IDF deploys sixth Iron Dome battery
Newest missile-defense cannon first to be manned solely by reserves soldiers; six more Iron Domes planned
Mitch Ginsburg is the former Times of Israel military correspondent.
One day after a rocket was fired from Sinai toward Eilat, and amid mounting tension in Egypt, the IDF last Wednesday brought a sixth Iron Dome anti-missile battery online, boosting the country’s burgeoning air-defense array, it was confirmed Sunday.
The newest battery is the first to be operated solely by reserves soldiers and is part of a plan to introduce further reserves “one after another,” according to Col. Zvika Haimovitch, the commander of the IAF’s Aerial Defense Division’s Active Defense Wing.
“This weekend we introduced an additional Iron Dome battery, based on reserves manpower, which will protect the citizens of Israel in times of emergency,” Haimovitch told the army’s weekly Bamahaneh magazine.
The short-range, air-defense system was first introduced in March 2011, after years of contemplation and deep-seated reluctance to both the concept and the notion of an expensive rocket-defense system.
In Operation Pillar of Defense in November 2012, however, the IDF’s five Iron Dome batteries intercepted 86 percent of the 421 rockets flying toward populated areas — far surpassing virtually all expectations — “and dramatically changing the face of the campaign,” according to then-defense minister Ehud Barak.
Designed by Rafael Advanced Defense Systems, the mobile unit is equipped with a tracking radar, a command-and-control center and several missile-firing launchers, which can address simultaneous threats from 4 to 70-plus kilometers away.
The newest battery is part of Israel’s multilayered air-defense system and one of a projected dozen Iron Dome batteries necessary to protect the country from short- and medium-range threats during a time of war.
The several dozen soldiers who will run the battery, trained as part of what will soon be a full reserves battalion, went through a refresher course at the IAF’s Air Defense School, practicing on a simulator and reacquainting themselves with the system, Bamahaneh reported.
“Most of the reservists are veterans of the unit and a small number of them are IAF technicians who were trained to use the system,” said the commander of the new battery, Maj.
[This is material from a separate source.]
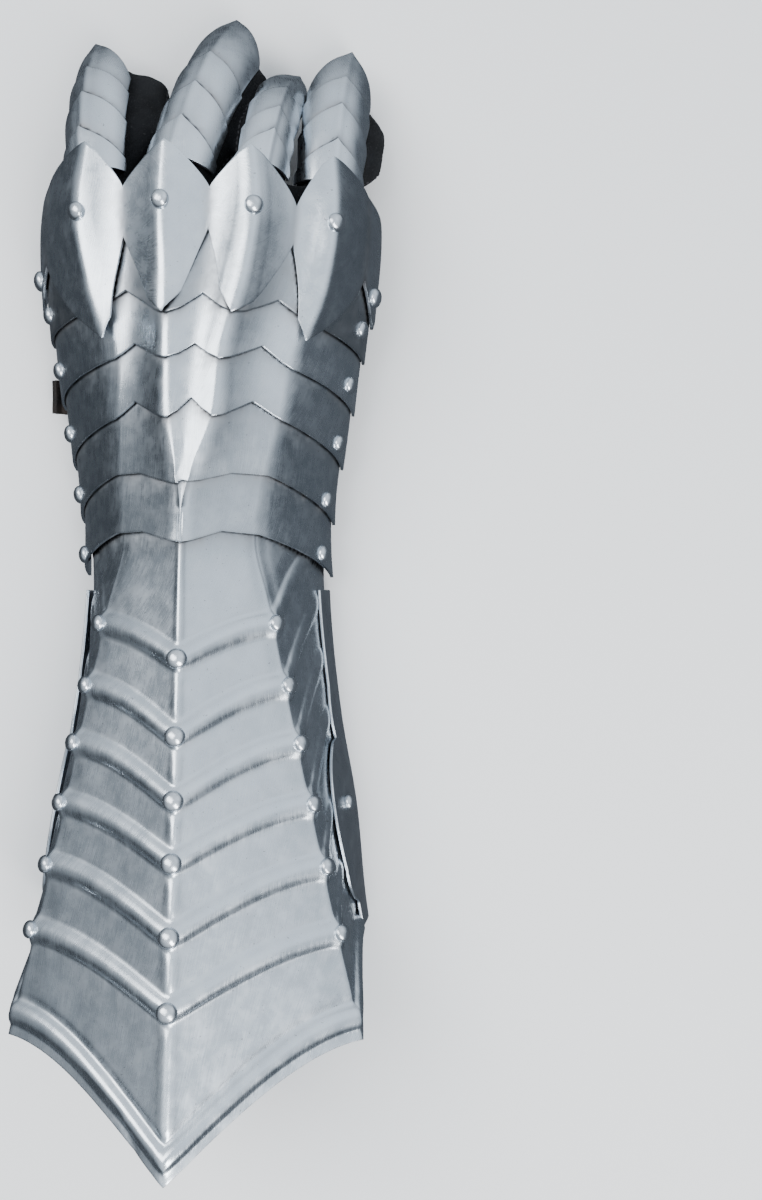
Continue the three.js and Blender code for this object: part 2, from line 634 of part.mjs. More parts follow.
function fingerSolid(finger, wall) {
  const end = finger.length - wall;
  const rings = [-9 - 2 * wall];
  for (let n = 0; n <= FINGER_STEPS; n += 1) rings.push(((end - 8) * n) / FINGER_STEPS);
  const skin = rings.map((s) => fingerRing(finger, s, wall));
  skin.push(fingerRing(finger, end - 3, wall, 0.86), fingerRing(finger, end, wall, 0.5));
  return solid(loft(skin));
}

function palmSolid(grow) {
  const sides = 14;
  const rings = PALM.map((row, n) => Array.from({ length: sides }, (_, i) => {
    const angle = (i / sides) * 360 * DEG;
    const y = row.y + (n === PALM.length - 1 ? grow : 0) - (n === 0 && grow < 0 ? 4 : 0);
    return vec(row.x + (row.halfWidth + grow) * Math.sin(angle), y, row.z + (row.halfHeight + grow) * Math.cos(angle));
  }));
  return solid(loft(rings));
}

function buildGlove() {
  const digits = [...FINGERS, THUMB];
  const hollow = digits.map((finger) => fingerSolid(finger, CLOTH));
  let palm = palmSolid(0).subtract(palmSolid(-CLOTH));
  const clearance = palmSolid(GAP);
  digits.forEach((finger, i) => {
    palm = palm.subtract(hollow[i]);
    const tube = fingerSolid(finger, 0).subtract(hollow[i]).subtract(clearance);
    add(`glove_${finger.name}`, geometryOf(tube), BLACK_CLOTH);
  });
  add('glove_palm', geometryOf(palm), BLACK_CLOTH);
}

// ---------------------------------------------------------------- thumb plates and strap
function buildThumb() {
  for (const { name, from, to, lift } of THUMB_PLATES) {
    add(name, scaleGeometry(THUMB, from, to, SCALE_POINT, THUMB_PLATES.at(-1).from, lift), STEEL);
  }
}

function buildStrap() {
  const columns = [0, 0.33, 0.67, 1];
  const tab = plate(columns, STRAP.face.length, (u, t, i, j) =>
    vec(STRAP.face[j].x, lerp(STRAP.to, STRAP.from, u), STRAP.face[j].z), LEATHER);
  add('thumb_strap', closed(tab), BROWN_LEATHER);
}

buildCuff();
buildInnerPlate();
buildLames();
buildKnucklePlate();
buildScales();
buildGlove();
buildThumb();
buildStrap();

export default gauntlet;
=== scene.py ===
# %% [markdown]
# # An armoured gauntlet, from frame to finish
# The real object is a glove with steel riveted over it: a fluted cuff, five lames that slide over each
# other at the wrist, a knuckle plate of four diamonds and four pointed scales on each finger. The packed
# CAD model is the frame. It stays where it is, and each piece made here takes the place of one of its
# nodes, so the sizes below are the part's own sizes in millimetres.

# %% Load the frame
import math

import bmesh
import bpy
import numpy as np
from mathutils import Matrix, Vector, noise
from mathutils.bvhtree import BVHTree


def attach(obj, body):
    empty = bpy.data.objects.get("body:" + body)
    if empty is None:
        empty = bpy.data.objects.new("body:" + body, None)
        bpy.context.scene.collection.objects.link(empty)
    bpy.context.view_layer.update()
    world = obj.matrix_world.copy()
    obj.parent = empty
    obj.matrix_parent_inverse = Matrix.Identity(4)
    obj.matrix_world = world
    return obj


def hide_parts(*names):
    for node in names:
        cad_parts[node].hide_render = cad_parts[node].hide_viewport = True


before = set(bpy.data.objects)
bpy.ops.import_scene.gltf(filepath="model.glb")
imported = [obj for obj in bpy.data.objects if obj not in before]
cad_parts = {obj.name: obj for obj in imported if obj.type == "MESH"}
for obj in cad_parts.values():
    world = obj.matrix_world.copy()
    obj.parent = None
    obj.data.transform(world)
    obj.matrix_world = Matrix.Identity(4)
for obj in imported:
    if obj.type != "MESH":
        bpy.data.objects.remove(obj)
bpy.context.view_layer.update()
MM = 0.001
BODY = "root"

# %% [markdown]
# ## Camera
# The gauntlet lies palm down and is looked at from straight above, from about half a metre up and a
# little to the little-finger side. So the camera stands over that spot and looks back at the object.

# %% Camera
CAMERA_AT = (92.5, 0, 530)
CAMERA_AIM = (68.2, 0, 0)
HALF_VIEW = math.radians(24.591955)   # half of the upright angle of view

camera_data = bpy.data.cameras.new("camera")
camera_data.sensor_fit = "VERTICAL"
camera_data.sensor_height = 36
camera_data.lens = camera_data.sensor_height / 2 / math.tan(HALF_VIEW)
camera = bpy.data.objects.new("camera", camera_data)
look = (Vector(CAMERA_AIM) - Vector(CAMERA_AT)).normalized()
right = look.cross(Vector((0, 1, 0))).normalized()
turned = Matrix((right, right.cross(look), -look)).transposed()
camera.matrix_world = Matrix.LocRotScale(Vector(CAMERA_AT) * MM, turned.to_quaternion(), None)
bpy.context.scene.collection.objects.link(camera)
bpy.context.scene.camera = camera
print("camera", tuple(camera.location), "lens", round(camera_data.lens, 2))

# %% [markdown]
# ## Floor and light
# Polished steel shows the room more than itself. Its top faces must see a bright sky and its side walls
# a dark room, so the world is bright overhead and dark at the horizon, and the pale floor is kept out of
# reflections. One wide softbox and a narrow strip give the highlights their soft edges.

# %% Floor, world and lights
FLOOR_COLOR = (0.95, 0.95, 0.95, 1)
ZENITH = (0.84, 0.92, 1.0, 1)
HORIZON = (0.075, 0.085, 0.098, 1)
SKY_STRENGTH = 1.22
SIDE_SLOPE = 0.36   # the right of the room is brighter than the left
AHEAD_SHARE = 0.72   # how much of the sky reaches down to the horizon beyond the fingers
DARK_BELOW, BRIGHT_ABOVE = 0.10, 0.92   # how open a direction is where the sky starts and where it is full

def put(tree, kind, inputs=None, **settings):
    """Add a node. Its inputs are values, or sockets to link from."""
    node = tree.nodes.new(kind)
    for key, value in settings.items():
        setattr(node, key, value)
    for key, value in (inputs or {}).items():
        if isinstance(value, bpy.types.NodeSocket):
            tree.links.new(value, node.inputs[key])
        else:
            node.inputs[key].default_value = value
    return node


bpy.ops.mesh.primitive_plane_add(size=6, location=(0, 0, -0.0004))
floor = bpy.context.active_object
floor.name = "floor"
floor.visible_glossy = False
floor_finish = bpy.data.materials.new("pale_floor")
floor_finish.use_nodes = True
floor_shader = floor_finish.node_tree.nodes["Principled BSDF"]
floor_shader.inputs["Base Color"].default_value = FLOOR_COLOR
floor_shader.inputs["Roughness"].default_value = 0.95
floor.data.materials.append(floor_finish)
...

Itamar Abu.
During Operation Pillar of Defense, Abu was pulled out of university studies and drafted back into service, hastily assembling the fifth Iron Dome squad out of reserves and conscripted soldiers. The battery was supplied to the IDF on Thursday,, November 15; deployed one day later in the Tel Aviv region; and, one day after that — Saturday, November 17 — recorded its first combat intercept.
The rocket fired toward Eilat on Tuesday came two days after five men were killed at a rocket-launching site in northern Sinai and one week after the airport in Eilat was closed in accordance with security assessments.